The decision was backed by five of seven board members, the board said in a statement. The two dissenting members backed a cut of 25%.
“We are responding to the drop in inflation and its estimates, to falling growth, to rising unemployment, to what the country is experiencing in this terrible pandemic,” board chief Juan Jose Echavarria said during a virtual press conference, adding there is debate about how far cuts should go.
The board has cut the rate for three consecutive months, after holding it steady for nearly two years.
The voting tallied with predictions by analysts in a Reuters survey, a majority of whom expected a cut of 50 basis points, while a minority predicted cuts of other amounts.
Colombia started a national quarantine in late March. While restrictions on many sectors have begun to relax, the quarantine is set to continue until July 1.
The Andean country’s economy will contract by 5.5% this year, the finance ministry predicts.

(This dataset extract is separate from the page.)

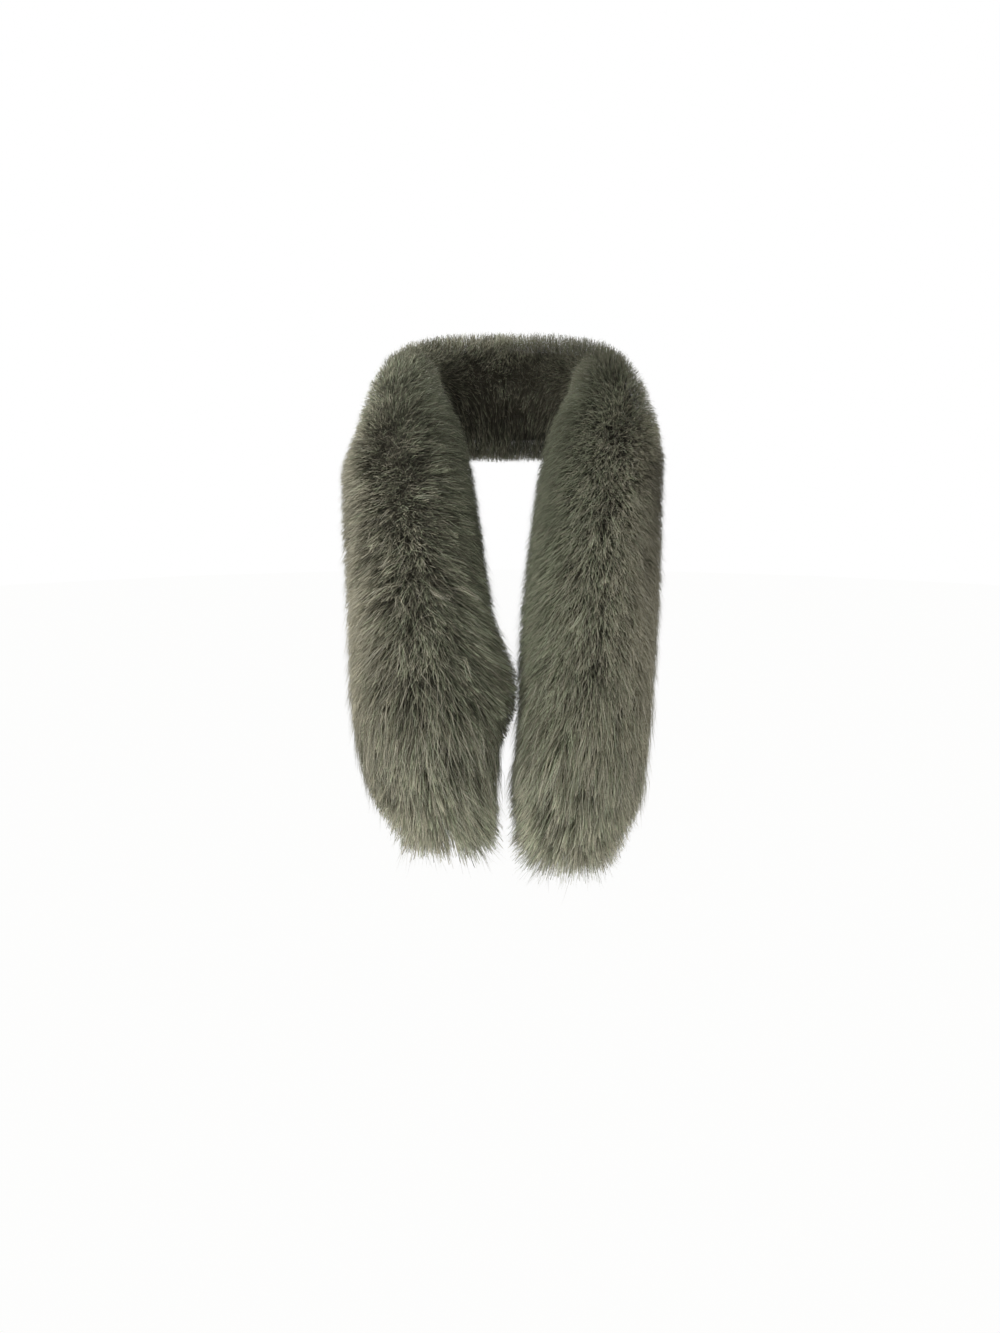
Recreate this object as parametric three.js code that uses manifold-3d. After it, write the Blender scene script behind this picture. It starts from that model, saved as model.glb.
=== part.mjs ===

Unemployment numbers spiked in April. The urban jobless rate was up to 23.5%, from 11.1% in the same month of 2019, while the national rate was 19.8%, nearly double the 10.3% recorded a year earlier.
Economic growth – which was 1.1% year-on-year in the first quarter – will likely be worse in the second quarter, Echavarria said.
“We expect this second quarter will be the worst of all and that conditions will begin to improve little by little as time passes,” Echavarria said.
Analysts expect the bank to continue lowering the rate for the rest of the year. Echavarria did not rule out the possibility of negative rates, but said he did not favor them.